◆ **WRITTEN INSTRUCTION**
Copy out each line of the material below with no changes.
--- STORED DATA ---
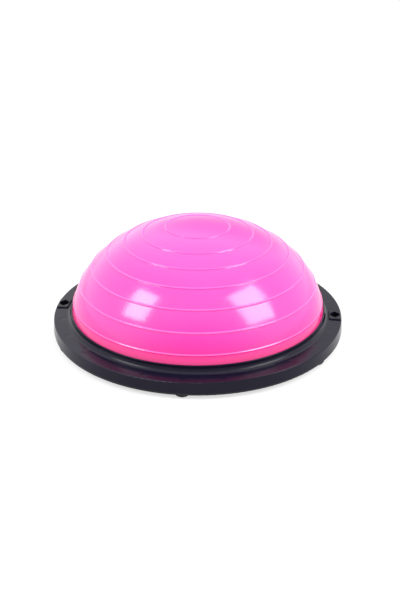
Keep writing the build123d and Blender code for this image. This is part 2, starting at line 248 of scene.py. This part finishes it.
def dome_skin(material):
    """The bladder's skin, with its slow waves, in place of the CAD bladder."""
    vertices, faces = lathe(skin_outline(), SKIN_SEGMENTS)
    centre = Vector((0, 0, SKIN_CENTRE))
    fade_start, fade_end = WAVE_FADE
    moved = []
    for vertex in vertices:
        point = Vector(vertex)
        outward = (point - centre).normalized()
        share = (point.z - LIP_TOP - fade_start) / (fade_end - fade_start)
        moved.append(point + outward * ripple(point) * min(max(share, 0.0), 1.0))
    piece = mesh_piece("dome_skin", moved, faces, material, "dome_bladder")


# Materials ----------------------------------------------------------------------------------


class Shader:
    """A material's node tree, with short calls for the nodes that these materials share."""

    def __init__(self, name, **values):
        self.material = bpy.data.materials.new(name)
        self.material.use_nodes = True
        self.tree = self.material.node_tree
        self.surface = self.tree.nodes["Principled BSDF"]
        self.place = self.node("ShaderNodeTexCoord").outputs["Object"]
        for socket, value in values.items():
            self.surface.inputs[socket.replace("_", " ")].default_value = value

    def node(self, kind, **settings):
        made = self.tree.nodes.new(kind)
        for setting, value in settings.items():
            setattr(made, setting, value)
        return made

    def link(self, source, target):
        self.tree.links.new(source, target)

    def axes(self):
        """X, Y and Z of the place on the object."""
        apart = self.node("ShaderNodeSeparateXYZ")
        self.link(self.place, apart.inputs[0])
        return [apart.outputs[axis] for axis in "XYZ"]

    def noise(self, scale, detail=3.0, stretch=None):
        """Noise value from 0 to 1, with scale in waves to the metre."""
        made = self.node("ShaderNodeTexNoise")
        made.inputs["Scale"].default_value = scale
        made.inputs["Detail"].default_value = detail
        place = self.place
        if stretch:
            mapping = self.node("ShaderNodeMapping")
            mapping.inputs["Scale"].default_value = stretch
            self.link(place, mapping.inputs["Vector"])
            place = mapping.outputs["Vector"]
        self.link(place, made.inputs["Vector"])
        return made.outputs["Fac"]

    def math(self, operation, first, second=None):
        made = self.node("ShaderNodeMath", operation=operation)
        for socket, value in zip(made.inputs, (first, second)):
            if isinstance(value, (int, float)):
                socket.default_value = value
            elif value is not None:
                self.link(value, socket)
        return made.outputs[0]

    def length(self, first, second):
        """Length of the vector that has these two parts."""
        squares = [self.math("POWER", part, 2.0) for part in (first, second)]
        return self.math("SQRT", self.math("ADD", *squares))

    def spread(self, value, low, high, start=0.3, end=0.7):
        """A value from start to end brought to the range from low to high.

        Without a start and an end it is taken for a noise, which mostly lies between 0.3 and 0.7.
        """
        made = self.node("ShaderNodeMapRange")
        self.link(value, made.inputs["Value"])
        ends = {"From Min": start, "From Max": end, "To Min": low, "To Max": high}
        for socket, number in ends.items():
            made.inputs[socket].default_value = number
        return made.outputs["Result"]

    def blend(self, factor, first, second):
        """Colour between two, each given as red, green and blue or as a socket."""
        made = self.node("ShaderNodeMix", data_type="RGBA")
        self.link(factor, made.inputs["Factor"])
        colours = [socket for socket in made.inputs if socket.type == "RGBA"]
        for socket, colour in zip(colours, (first, second)):
            if isinstance(colour, tuple):
                socket.default_value = (*colour, 1.0)
            else:
                self.link(colour, socket)
        return next(socket for socket in made.outputs if socket.type == "RGBA")

    def colour(self, source):
        self.link(source, self.surface.inputs["Base Color"])

    def rough(self, source):
        self.link(source, self.surface.inputs["Roughness"])

    def bump(self, *layers):
        """Stacks bumps, each a height source and the height in metres of its full range."""
        normal = None
        for height, distance in layers:
            made = self.node("ShaderNodeBump")
            made.inputs["Distance"].default_value = distance
            self.link(height, made.inputs["Height"])
            if normal:
                self.link(normal, made.inputs["Normal"])
            normal = made.outputs["Normal"]
        self.link(normal, self.surface.inputs["Normal"])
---
◆ **WRITTEN ANSWER**
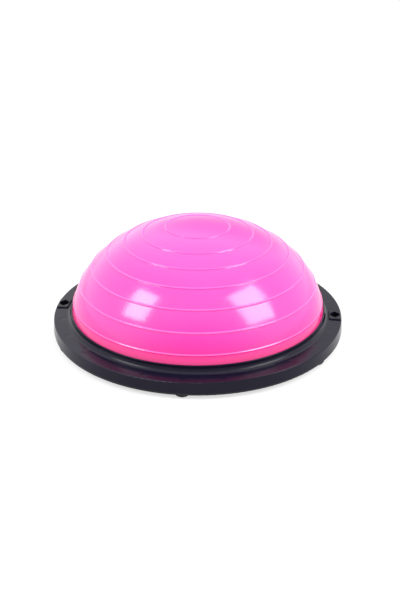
Keep writing the build123d and Blender code for this image. This is part 2, starting at line 248 of scene.py. This part finishes it.
def dome_skin(material):
    """The bladder's skin, with its slow waves, in place of the CAD bladder."""
    vertices, faces = lathe(skin_outline(), SKIN_SEGMENTS)
    centre = Vector((0, 0, SKIN_CENTRE))
    fade_start, fade_end = WAVE_FADE
    moved = []
    for vertex in vertices:
        point = Vector(vertex)
        outward = (point - centre).normalized()
        share = (point.z - LIP_TOP - fade_start) / (fade_end - fade_start)
        moved.append(point + outward * ripple(point) * min(max(share, 0.0), 1.0))
    piece = mesh_piece("dome_skin", moved, faces, material, "dome_bladder")


# Materials ----------------------------------------------------------------------------------


class Shader:
    """A material's node tree, with short calls for the nodes that these materials share."""

    def __init__(self, name, **values):
        self.material = bpy.data.materials.new(name)
        self.material.use_nodes = True
        self.tree = self.material.node_tree
        self.surface = self.tree.nodes["Principled BSDF"]
        self.place = self.node("ShaderNodeTexCoord").outputs["Object"]
        for socket, value in values.items():
            self.surface.inputs[socket.replace("_", " ")].default_value = value

    def node(self, kind, **settings):
        made = self.tree.nodes.new(kind)
        for setting, value in settings.items():
            setattr(made, setting, value)
        return made

    def link(self, source, target):
        self.tree.links.new(source, target)

    def axes(self):
        """X, Y and Z of the place on the object."""
        apart = self.node("ShaderNodeSeparateXYZ")
        self.link(self.place, apart.inputs[0])
        return [apart.outputs[axis] for axis in "XYZ"]

    def noise(self, scale, detail=3.0, stretch=None):
        """Noise value from 0 to 1, with scale in waves to the metre."""
        made = self.node("ShaderNodeTexNoise")
        made.inputs["Scale"].default_value = scale
        made.inputs["Detail"].default_value = detail
        place = self.place
        if stretch:
            mapping = self.node("ShaderNodeMapping")
            mapping.inputs["Scale"].default_value = stretch
            self.link(place, mapping.inputs["Vector"])
            place = mapping.outputs["Vector"]
        self.link(place, made.inputs["Vector"])
        return made.outputs["Fac"]

    def math(self, operation, first, second=None):
        made = self.node("ShaderNodeMath", operation=operation)
        for socket, value in zip(made.inputs, (first, second)):
            if isinstance(value, (int, float)):
                socket.default_value = value
            elif value is not None:
                self.link(value, socket)
        return made.outputs[0]

    def length(self, first, second):
        """Length of the vector that has these two parts."""
        squares = [self.math("POWER", part, 2.0) for part in (first, second)]
        return self.math("SQRT", self.math("ADD", *squares))

    def spread(self, value, low, high, start=0.3, end=0.7):
        """A value from start to end brought to the range from low to high.

        Without a start and an end it is taken for a noise, which mostly lies between 0.3 and 0.7.
        """
        made = self.node("ShaderNodeMapRange")
        self.link(value, made.inputs["Value"])
        ends = {"From Min": start, "From Max": end, "To Min": low, "To Max": high}
        for socket, number in ends.items():
            made.inputs[socket].default_value = number
        return made.outputs["Result"]

    def blend(self, factor, first, second):
        """Colour between two, each given as red, green and blue or as a socket."""
        made = self.node("ShaderNodeMix", data_type="RGBA")
        self.link(factor, made.inputs["Factor"])
        colours = [socket for socket in made.inputs if socket.type == "RGBA"]
        for socket, colour in zip(colours, (first, second)):
            if isinstance(colour, tuple):
                socket.default_value = (*colour, 1.0)
            else:
                self.link(colour, socket)
        return next(socket for socket in made.outputs if socket.type == "RGBA")

    def colour(self, source):
        self.link(source, self.surface.inputs["Base Color"])

    def rough(self, source):
        self.link(source, self.surface.inputs["Roughness"])

    def bump(self, *layers):
        """Stacks bumps, each a height source and the height in metres of its full range."""
        normal = None
        for height, distance in layers:
            made = self.node("ShaderNodeBump")
            made.inputs["Distance"].default_value = distance
            self.link(height, made.inputs["Height"])
            if normal:
                self.link(normal, made.inputs["Normal"])
            normal = made.outputs["Normal"]
        self.link(normal, self.surface.inputs["Normal"])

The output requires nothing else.